▶ [GOAL OF THE EXERCISE]
Write out each entry, exactly the way it appears.

▶ [RECORD EXCERPTS]
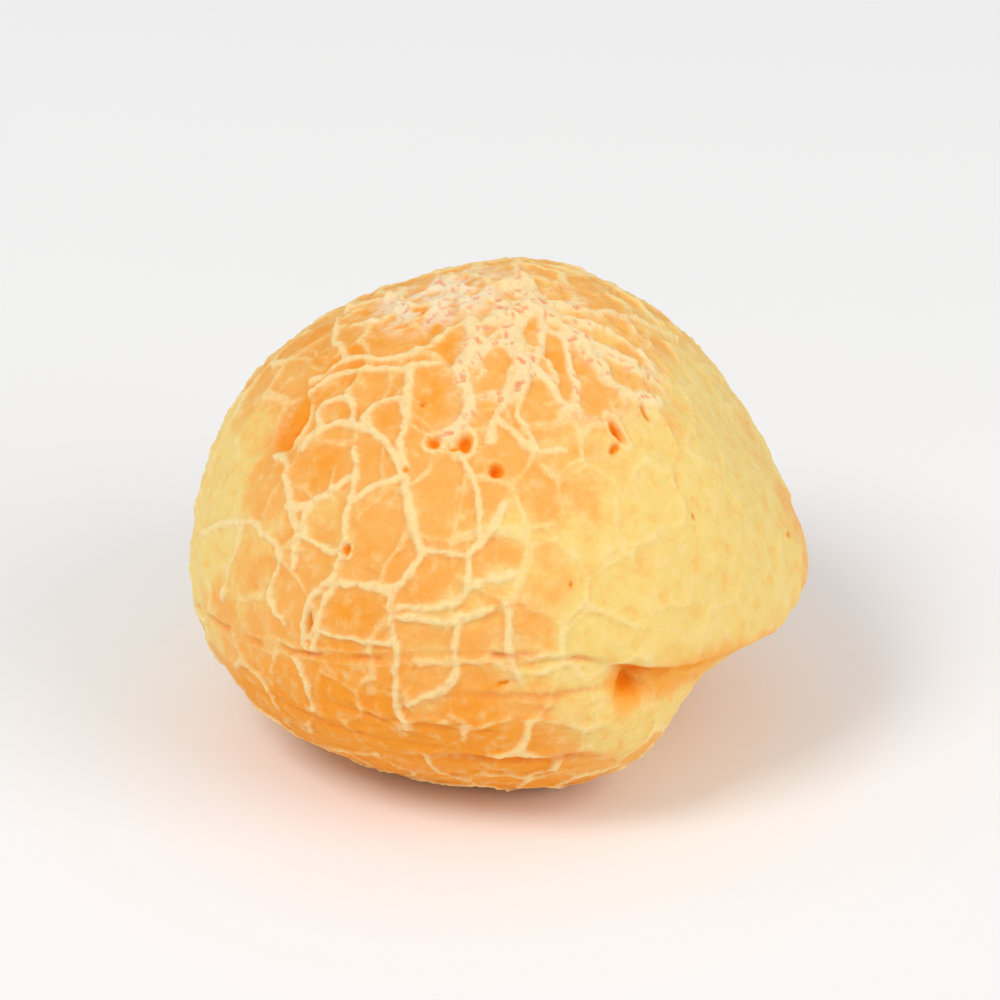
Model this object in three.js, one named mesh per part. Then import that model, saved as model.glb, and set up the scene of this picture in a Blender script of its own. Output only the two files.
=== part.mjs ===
// A pão de queijo: a round Brazilian cheese ball, puffed in the oven.
//
// It is one solid piece of bread. Its upper crust is a tall dome. As the dough rose it split along
// a seam, which stayed a hairline round most of the ball and tore open on one side, so that the
// dome's lip hangs over a gaping crack. A fuller, lower half, tucked in under that lip, carries the
// ball down to the flat foot it stood on in the oven.
//
// Millimetres, +Z up. The origin is on the tray, under the middle of the ball. The front of the
// ball faces -Y, and the crack runs from there towards +X.

import * as THREE from "three";
import { mergeVertices } from "three/addons/utils/BufferGeometryUtils.js";

// ---- driving dimensions ------------------------------------------------------------------------

const WIDTH = 50.8; // along X, at the waist
const DEPTH = 50; // along Y, at the waist
const DOME = 24.6; // from the waist to the crown
const KEEL = 16.6; // from the waist to where the lower half would end if it weren't flat
const WAIST = 14.2; // height of the waist, the widest level, above the tray
const DOME_FULLNESS = 2; // 2 is an ellipse, and more is squarer
const KEEL_FULLNESS = 2.1;
const FOOT_ROUNDING = 0.9; // how softly the side turns into the flat foot

const SEAM_FRONT = 4.5; // the seam's height above the waist at the front
const SEAM_BACK = -1;
const SEAM_CLIMB = 5.6; // how late it climbs there: 1 is evenly, all the way from the back
const SEAM_SAG = 0.8; // how far the seam drops where it is open
const SEAM_GROOVE = 0.28; // the seam's depth where it stayed shut
const SEAM_WIDTH = 1.4;

const GAPE_AZIMUTH = -42; // middle of the open crack, in degrees from +X towards +Y
const GAPE_HALF_ANGLE = 30;
const GAPE_DEPTH = 2.2;
const GAPE_WIDTH = 3.6;
const LIP_SWELL = 0.5; // how far the dome's edge stands out over the open crack
const LIP_REACH = 4; // how far up the dome that swelling reaches

const TUCK_AZIMUTH = -10; // where the lower half is tucked in furthest
const TUCK_HALF_ANGLE = 48;
const TUCK_DEPTH = 4;
const TUCK_REACH = 6; // how far below the seam the tuck has its full depth
const TUCK_EASE = 16; // how far below the seam it starts to ease out again
const TUCK_END = 27; // how far below the seam it has gone, so that the foot stays round

// Low swellings and hollows: azimuth and latitude in degrees, height and radius in millimetres.
const LUMPS = [
  { name: "flat right shoulder", azimuth: 4, latitude: 34, height: -2.2, radius: 11 },
  { name: "right cheek", azimuth: -6, latitude: 2, height: 1, radius: 6.5 },
  { name: "left cheek", azimuth: 190, latitude: -12, height: 0.4, radius: 10 },
  { name: "flat upper left", azimuth: 150, latitude: 66, height: -0.8, radius: 7 },
  { name: "flat lower left", azimuth: -147, latitude: -38, height: -0.7, radius: 5 },
  { name: "crown knot", azimuth: 60, latitude: 79, height: 0.6, radius: 3.5 },
  { name: "front swelling", azimuth: -100, latitude: 30, height: 0.4, radius: 9 },
  { name: "bulge under the crack's end", azimuth: -66, latitude: -10, height: 0.9, radius: 5.5 },
  { name: "dent", azimuth: -156, latitude: 39, height: -1.7, radius: 2.4 },
  { name: "dent's tail", azimuth: -166, latitude: 41, height: -0.9, radius: 2 },
  { name: "hole at the crack's end", azimuth: -65, latitude: 1, height: -1.4, radius: 1.8 },
  { name: "back swelling", azimuth: 78, latitude: 22, height: 0.8, radius: 9 },
  { name: "back hollow", azimuth: 118, latitude: 44, height: -0.7, radius: 7 },
  { name: "back dent", azimuth: 60, latitude: 50, height: -0.9, radius: 2.2 },
  { name: "back low swelling", azimuth: 130, latitude: -28, height: 0.6, radius: 8 },
  { name: "front low hollow", azimuth: -115, latitude: -34, height: -0.4, radius: 6 },
];

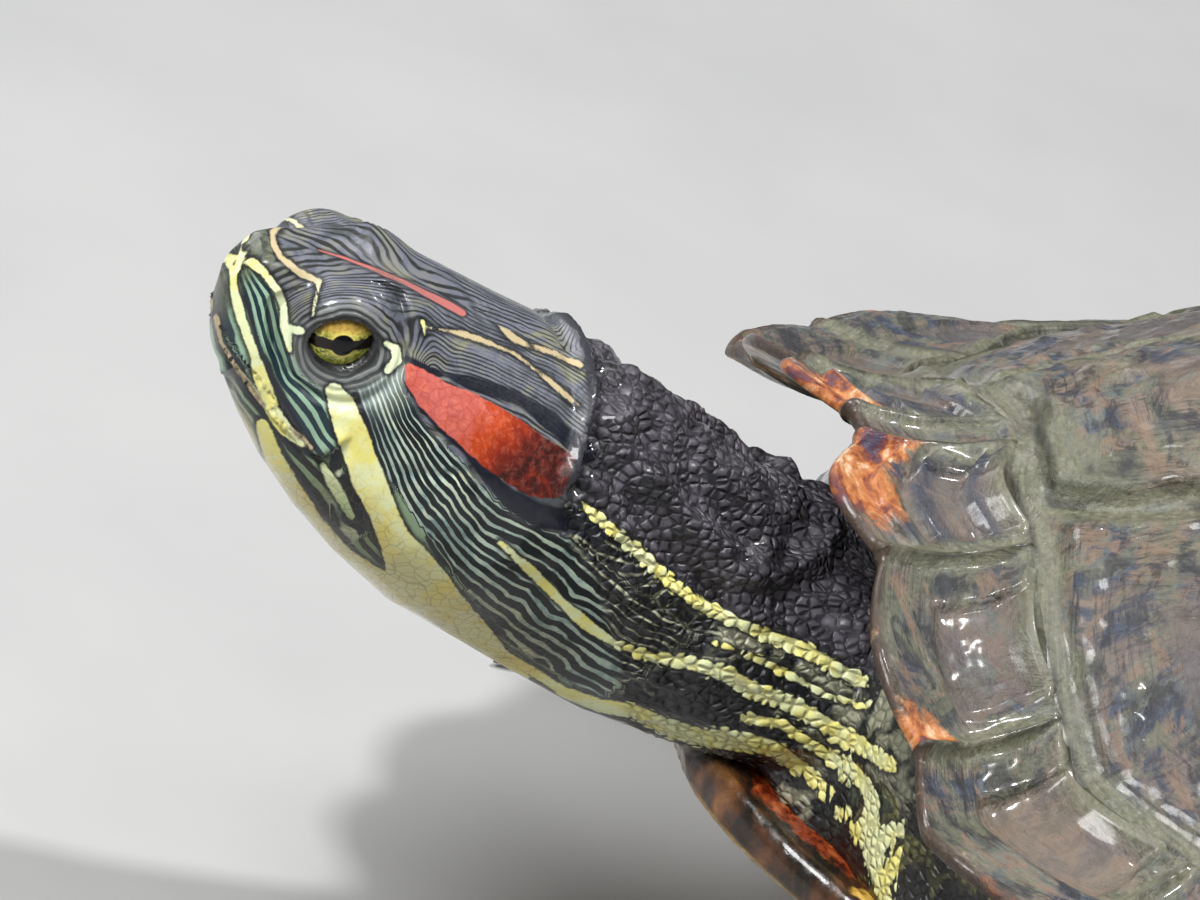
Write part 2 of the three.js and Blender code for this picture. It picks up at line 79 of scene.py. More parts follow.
# Carapace: vertebral and costal plates ---------------------------------------------------------
# The bony dome, fused to the backbone and ribs, under thin plates of horn: five down the middle
# and four a side. Each plate has a raised, ridged field and drops to a gutter along its seams.

HALF_LENGTH, HALF_WIDTH, SHELL_HEIGHT, CROWN_Y = 120, 92, 97, -6
SHELL_PITCH, PIVOT_Y, SINK = math.radians(11), 108, 0.8
RIM_HEIGHT = 27
SHELL_WALL = 4.4
HEAD_PITCH, HEAD_YAW, HEAD_ROLL = math.radians(11.7), math.radians(4.4), math.radians(4.5)
NOSTRILS = np.array([4.2, -198.6, 39.1])
EYE_PLACE = (11.7, 2.8, 5.8)  # behind, above and beside the middle of the nostrils


def smooth(low, high, value):
    share = np.clip((value - low) / (high - low), 0, 1)
    return share * share * (3 - 2 * share)


def blend(first, second, share):
    return first + (second - first) * share


def turned(vector, axis, angle):
    """A vector turned about an axis."""
    axis = axis / np.linalg.norm(axis)
    return vector * math.cos(angle) + np.cross(axis, vector) * math.sin(angle)


def head_axes(bend):
    """The head's backward, upward and leftward directions in the shell's frame; bend is 1 at the neck's root."""
    pitch = HEAD_PITCH - NECK_TURN * bend
    yaw, roll = HEAD_YAW * (1 - bend), HEAD_ROLL * (1 - bend)
    back = np.array([-math.sin(yaw) * math.cos(pitch), math.cos(yaw) * math.cos(pitch), -math.sin(pitch)])
    left = turned(np.array([math.cos(yaw), math.sin(yaw), 0]), back, roll)
    return back, np.cross(left, back), left


NECK_TURN = math.radians(14)
eye_low, eye_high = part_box("eye_left")
eye_middle = np.array((eye_low + eye_high) / 2) * 1000
back, above, left = head_axes(0)
eye_in_shell = NOSTRILS + back * EYE_PLACE[0] + above * EYE_PLACE[1] + left * EYE_PLACE[2]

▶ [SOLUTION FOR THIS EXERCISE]
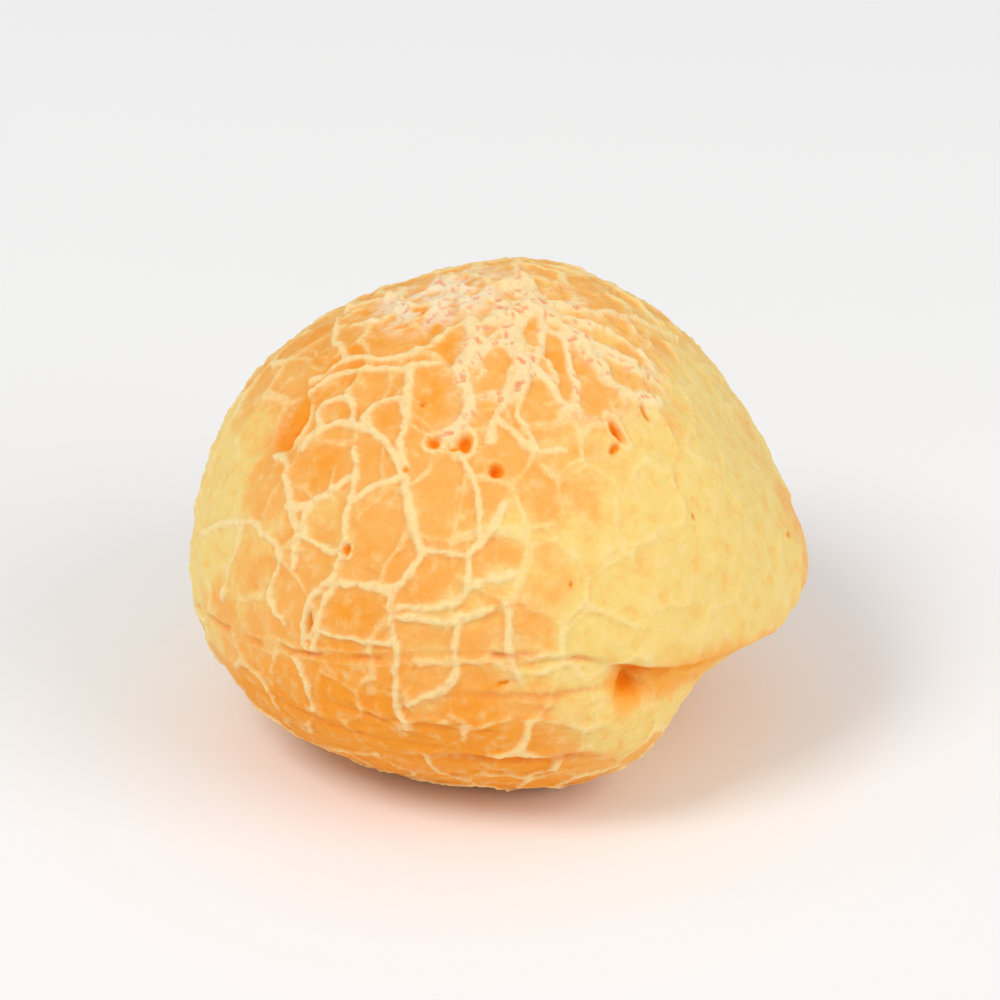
Model this object in three.js, one named mesh per part. Then import that model, saved as model.glb, and set up the scene of this picture in a Blender script of its own. Output only the two files.
=== part.mjs ===
// A pão de queijo: a round Brazilian cheese ball, puffed in the oven.
//
// It is one solid piece of bread. Its upper crust is a tall dome. As the dough rose it split along
// a seam, which stayed a hairline round most of the ball and tore open on one side, so that the
// dome's lip hangs over a gaping crack. A fuller, lower half, tucked in under that lip, carries the
// ball down to the flat foot it stood on in the oven.
//
// Millimetres, +Z up. The origin is on the tray, under the middle of the ball. The front of the
// ball faces -Y, and the crack runs from there towards +X.

import * as THREE from "three";
import { mergeVertices } from "three/addons/utils/BufferGeometryUtils.js";

// ---- driving dimensions ------------------------------------------------------------------------

const WIDTH = 50.8; // along X, at the waist
const DEPTH = 50; // along Y, at the waist
const DOME = 24.6; // from the waist to the crown
const KEEL = 16.6; // from the waist to where the lower half would end if it weren't flat
const WAIST = 14.2; // height of the waist, the widest level, above the tray
const DOME_FULLNESS = 2; // 2 is an ellipse, and more is squarer
const KEEL_FULLNESS = 2.1;
const FOOT_ROUNDING = 0.9; // how softly the side turns into the flat foot

const SEAM_FRONT = 4.5; // the seam's height above the waist at the front
const SEAM_BACK = -1;
const SEAM_CLIMB = 5.6; // how late it climbs there: 1 is evenly, all the way from the back
const SEAM_SAG = 0.8; // how far the seam drops where it is open
const SEAM_GROOVE = 0.28; // the seam's depth where it stayed shut
const SEAM_WIDTH = 1.4;

const GAPE_AZIMUTH = -42; // middle of the open crack, in degrees from +X towards +Y
const GAPE_HALF_ANGLE = 30;
const GAPE_DEPTH = 2.2;
const GAPE_WIDTH = 3.6;
const LIP_SWELL = 0.5; // how far the dome's edge stands out over the open crack
const LIP_REACH = 4; // how far up the dome that swelling reaches

const TUCK_AZIMUTH = -10; // where the lower half is tucked in furthest
const TUCK_HALF_ANGLE = 48;
const TUCK_DEPTH = 4;
const TUCK_REACH = 6; // how far below the seam the tuck has its full depth
const TUCK_EASE = 16; // how far below the seam it starts to ease out again
const TUCK_END = 27; // how far below the seam it has gone, so that the foot stays round

// Low swellings and hollows: azimuth and latitude in degrees, height and radius in millimetres.
const LUMPS = [
  { name: "flat right shoulder", azimuth: 4, latitude: 34, height: -2.2, radius: 11 },
  { name: "right cheek", azimuth: -6, latitude: 2, height: 1, radius: 6.5 },
  { name: "left cheek", azimuth: 190, latitude: -12, height: 0.4, radius: 10 },
  { name: "flat upper left", azimuth: 150, latitude: 66, height: -0.8, radius: 7 },
  { name: "flat lower left", azimuth: -147, latitude: -38, height: -0.7, radius: 5 },
  { name: "crown knot", azimuth: 60, latitude: 79, height: 0.6, radius: 3.5 },
  { name: "front swelling", azimuth: -100, latitude: 30, height: 0.4, radius: 9 },
  { name: "bulge under the crack's end", azimuth: -66, latitude: -10, height: 0.9, radius: 5.5 },
  { name: "dent", azimuth: -156, latitude: 39, height: -1.7, radius: 2.4 },
  { name: "dent's tail", azimuth: -166, latitude: 41, height: -0.9, radius: 2 },
  { name: "hole at the crack's end", azimuth: -65, latitude: 1, height: -1.4, radius: 1.8 },
  { name: "back swelling", azimuth: 78, latitude: 22, height: 0.8, radius: 9 },
  { name: "back hollow", azimuth: 118, latitude: 44, height: -0.7, radius: 7 },
  { name: "back dent", azimuth: 60, latitude: 50, height: -0.9, radius: 2.2 },
  { name: "back low swelling", azimuth: 130, latitude: -28, height: 0.6, radius: 8 },
  { name: "front low hollow", azimuth: -115, latitude: -34, height: -0.4, radius: 6 },
];

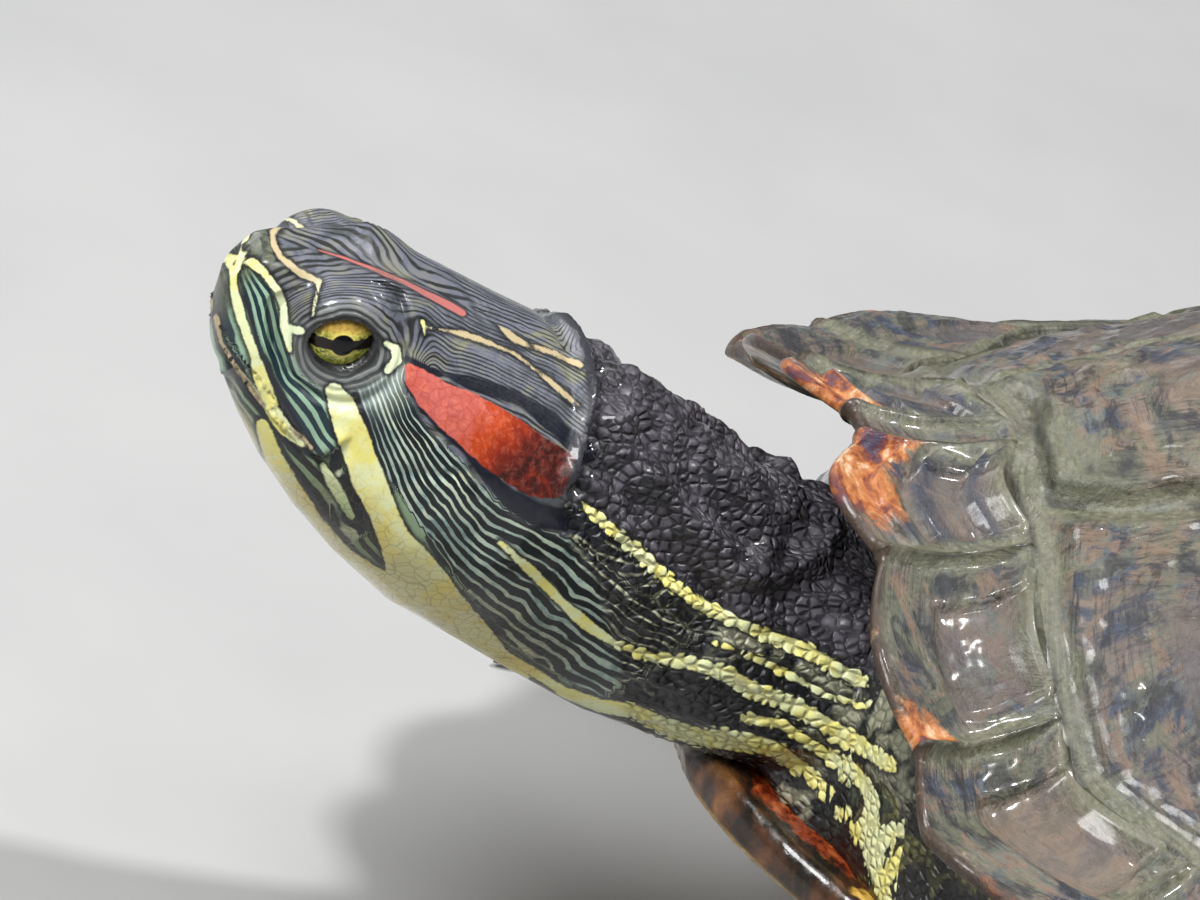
Write part 2 of the three.js and Blender code for this picture. It picks up at line 79 of scene.py. More parts follow.
# Carapace: vertebral and costal plates ---------------------------------------------------------
# The bony dome, fused to the backbone and ribs, under thin plates of horn: five down the middle
# and four a side. Each plate has a raised, ridged field and drops to a gutter along its seams.

HALF_LENGTH, HALF_WIDTH, SHELL_HEIGHT, CROWN_Y = 120, 92, 97, -6
SHELL_PITCH, PIVOT_Y, SINK = math.radians(11), 108, 0.8
RIM_HEIGHT = 27
SHELL_WALL = 4.4
HEAD_PITCH, HEAD_YAW, HEAD_ROLL = math.radians(11.7), math.radians(4.4), math.radians(4.5)
NOSTRILS = np.array([4.2, -198.6, 39.1])
EYE_PLACE = (11.7, 2.8, 5.8)  # behind, above and beside the middle of the nostrils


def smooth(low, high, value):
    share = np.clip((value - low) / (high - low), 0, 1)
    return share * share * (3 - 2 * share)


def blend(first, second, share):
    return first + (second - first) * share


def turned(vector, axis, angle):
    """A vector turned about an axis."""
    axis = axis / np.linalg.norm(axis)
    return vector * math.cos(angle) + np.cross(axis, vector) * math.sin(angle)


def head_axes(bend):
    """The head's backward, upward and leftward directions in the shell's frame; bend is 1 at the neck's root."""
    pitch = HEAD_PITCH - NECK_TURN * bend
    yaw, roll = HEAD_YAW * (1 - bend), HEAD_ROLL * (1 - bend)
    back = np.array([-math.sin(yaw) * math.cos(pitch), math.cos(yaw) * math.cos(pitch), -math.sin(pitch)])
    left = turned(np.array([math.cos(yaw), math.sin(yaw), 0]), back, roll)
    return back, np.cross(left, back), left


NECK_TURN = math.radians(14)
eye_low, eye_high = part_box("eye_left")
eye_middle = np.array((eye_low + eye_high) / 2) * 1000
back, above, left = head_axes(0)
eye_in_shell = NOSTRILS + back * EYE_PLACE[0] + above * EYE_PLACE[1] + left * EYE_PLACE[2]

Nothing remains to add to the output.